Gelişmelerin Suriye rejiminin uluslararası normlara aykırı her türlü yöntemi ve silahı kullanabileceği noktaya vardığını gösterdiğinin dile getirildiği kararda, Türkiye'nin, rejimin yapabileceği her türlü saldırıdan ve Suriye'deki belirsizlik ve kaos ortamından en çok etkilenecek ülke konumunda olduğuna dikkat çekildi.

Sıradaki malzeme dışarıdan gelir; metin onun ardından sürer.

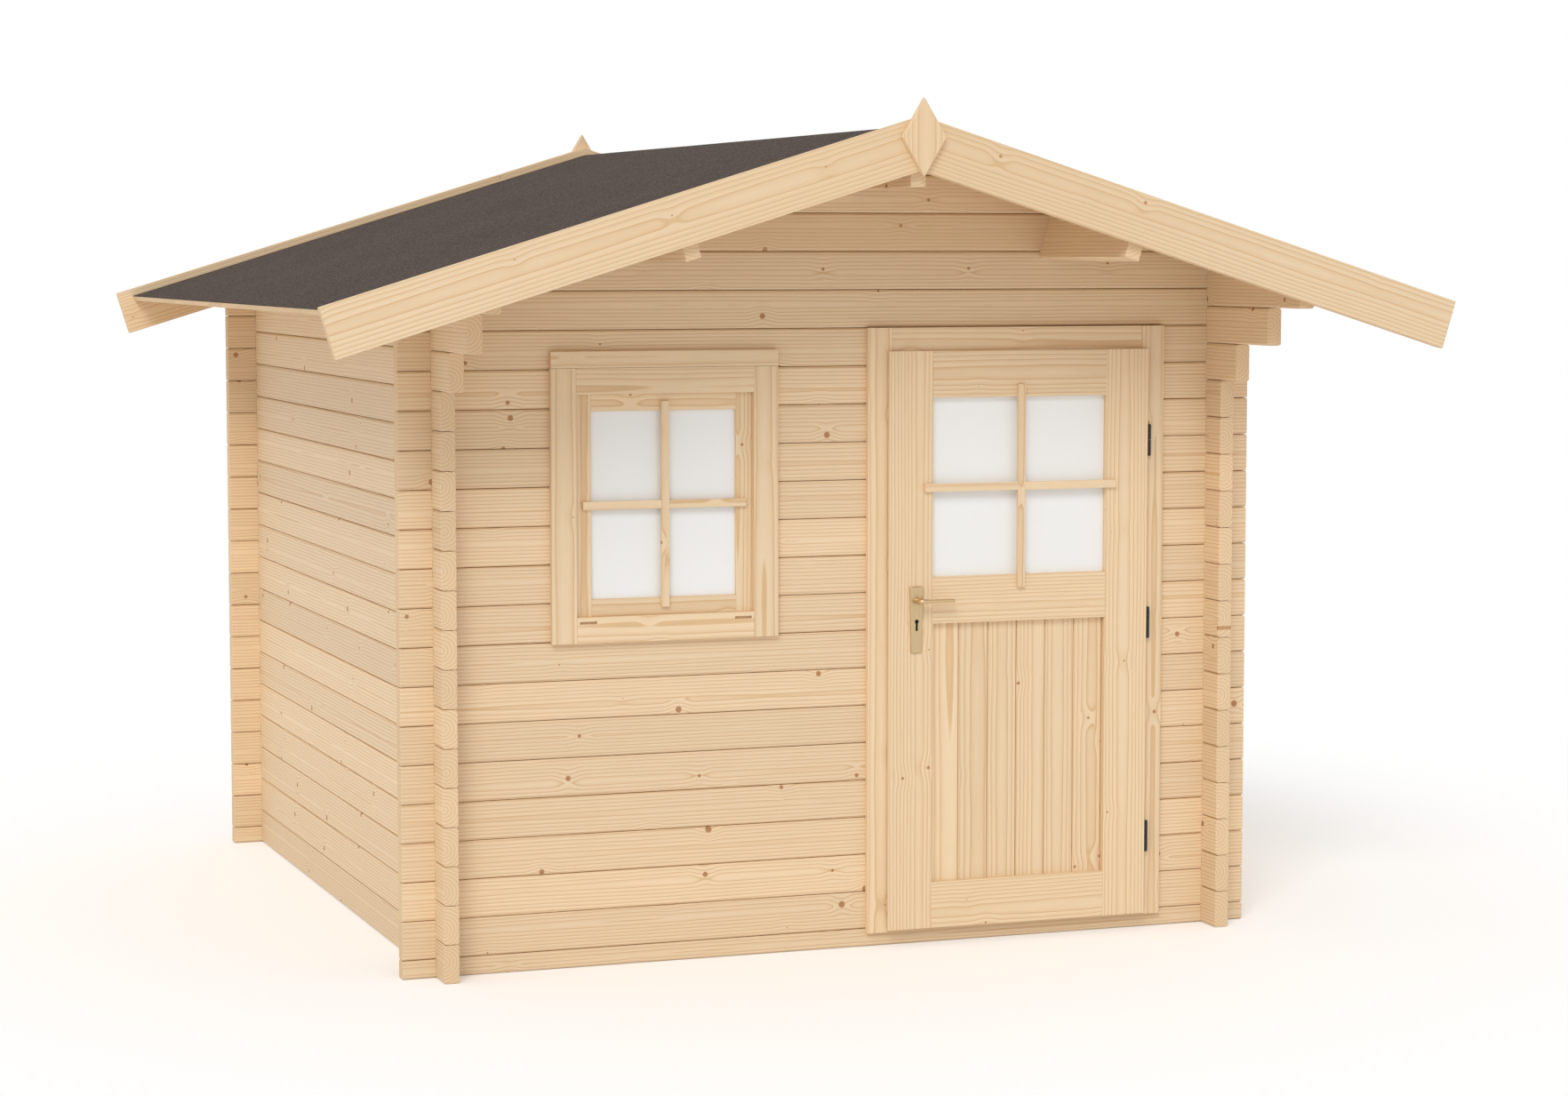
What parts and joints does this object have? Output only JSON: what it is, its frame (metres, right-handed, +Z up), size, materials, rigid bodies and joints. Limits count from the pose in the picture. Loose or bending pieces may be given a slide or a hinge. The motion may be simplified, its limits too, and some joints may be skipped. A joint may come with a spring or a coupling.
{
  "type": "garden house",
  "caption": "Small garden house of interlocking planed logs with a gable roof, a half-glazed door that opens outward and a cross-barred window.",
  "frame": {"origin": "on the ground, under the middle of the roof's outline", "axes": "+X to the right seen from the front with the door, +Y from the front to the rear, +Z up"},
  "size_m": [3.4156, 3.311, 2.5136],
  "materials": {
    "log_wood": "planed spruce, untreated",
    "roof_timber": "planed spruce, untreated",
    "trim_wood": "planed spruce, untreated",
    "floor_wood": "planed spruce, untreated",
    "roofing_felt": "brown mineral-surfaced felt, matte",
    "glass": "clear float glass",
    "hinge_metal": "satin black",
    "handle_metal": "champagne anodised, satin"
  },
  "bodies": {
    "house": {"front_base_log": "log_wood", "front_wall_left_odd": "log_wood", "front_wall_left_even": "log_wood", "front_wall_right_odd": "log_wood", "front_wall_right_even": "log_wood", "front_header_log": "log_wood", "front_gable_odd": "log_wood", "front_gable_even": "log_wood", "rear_wall_even": "log_wood", "rear_wall_odd": "log_wood", "left_wall_even": "log_wood", "left_wall_odd": "log_wood", "right_wall_even": "log_wood", "right_wall_odd": "log_wood", "ridge_purlin": "roof_timber", "mid_purlins": "roof_timber", "roof_boards_left": "roof_timber", "roof_boards_right": "roof_timber", "barge_boards_left": "trim_wood", "barge_boards_right": "trim_wood", "finials": "trim_wood", "door_frame_posts": "trim_wood", "door_frame_head": "trim_wood", "door_sill": "trim_wood", "window_frame_posts": "trim_wood", "window_frame_rails": "trim_wood", "window_drip_board": "trim_wood", "window_sash_stiles": "trim_wood", "window_sash_rails": "trim_wood", "window_glazing_bars": "trim_wood", "floor_bearers": "floor_wood", "floor_boards": "floor_wood", "roof_felt_left": "roofing_felt", "roof_felt_right": "roofing_felt", "window_glass": "glass", "hinge_frame_barrels": "hinge_metal"},
    "door": {"door_stiles": "trim_wood", "door_rails": "trim_wood", "door_glass": "glass", "door_panel": "trim_wood", "door_glazing_bars": "trim_wood", "hinge_leaf_barrels": "hinge_metal", "lock_plates": "handle_metal"},
    "lever": {"door_lever": "handle_metal"}
  },
  "joints": [
    {"name": "door_swing", "type": "hinge", "parent": "house", "child": "door", "pos_m": [0.9965, -1.0405, 0.904], "axis": [0, 0, 1], "range_deg": [0, 130]},
    {"name": "lever_turn", "type": "hinge", "parent": "door", "child": "lever", "pos_m": [0.2255, -1.0555, 1.047], "axis": [0, 1, 0], "range_deg": [0, 40], "stiffness_Nm_per_rad": 1, "springref_deg": -17.19}
  ]
}
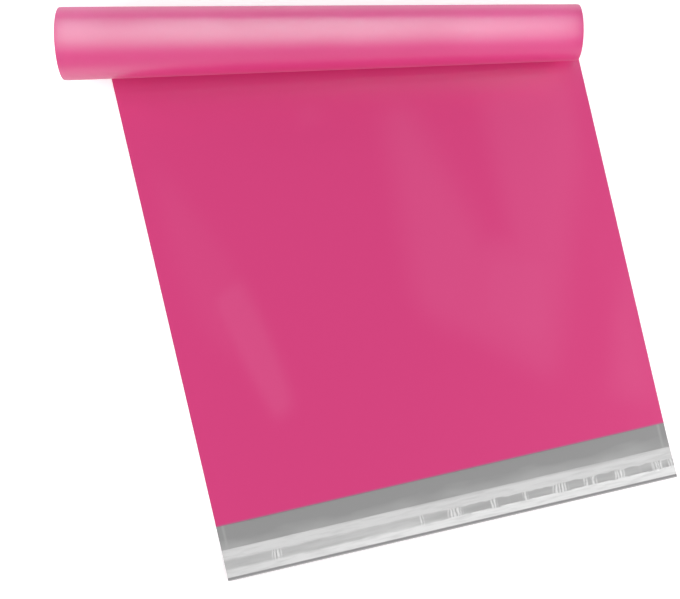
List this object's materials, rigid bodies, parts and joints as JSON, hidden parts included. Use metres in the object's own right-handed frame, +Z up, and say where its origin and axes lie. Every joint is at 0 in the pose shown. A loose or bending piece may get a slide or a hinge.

Nitekim, Birleşmiş Milletler Güvenlik Konseyinin 27 Eylül 2013 tarihinde kabul ettiği 2118 sayılı Karar da Suriye'de kullanılan kimyasal silahların uluslararası barış ve güvenliğe tehdit oluşturduğunu teyit ettiğinin anlatıldığı kararda, "Yukarıda belirtilen tüm gelişmeler, ulusal güvenliğimize yönelik Suriye kaynaklı açık ve yakın tehdit oluşturan her türlü eyleme karşı, uluslararası hukuktan kaynaklanan haklarımız doğrultusunda gereken tedbirlerin alınmasını zorunlu kılmaktadır. Bu mülahazalarla; ülkemizin muhtemel tehlikelere karşı güvenliğinin idame ettirilmesini sağlamak, kriz süresince ve sonrasında hasıl olabilecek gelişmeler istikametinde Türkiye'nin yüksek menfaatlerini etkili bir şekilde korumak ve kollamak, hadiselerin seyrine göre ileride telafisi güç bir durumla karşılaşmamak için süratli ve dinamik bir politika izlenmesine yardımcı olmak üzere hudut, şümul, miktar ve zamanı Hükümetçe takdir ve tayin olunacak şekilde, Türk Silahlı Kuvvetlerinin yabancı ülkelere gönderilmesi ve buna imkan sağlayan gerekli düzenlemelerin Hükümet tarafından belirlenecek esaslara göre yapılması için Hükümete verilen bir yıllık izin süresinin, 4/10/2012 tarihli ve 1025 sayılı Türkiye Büyük Millet Meclisi Kararı'nda belirlenen ilke ve esaslar dâhilinde, Anayasa'nın 92'nci maddesi uyarınca, 04.10.2013 tarihinden itibaren bir yıl daha uzatılması, Genel Kurulun 03.10.2013 tarihli 3'üncü Birleşiminde kabul edilmiştir." ifadeleri kullanıldı.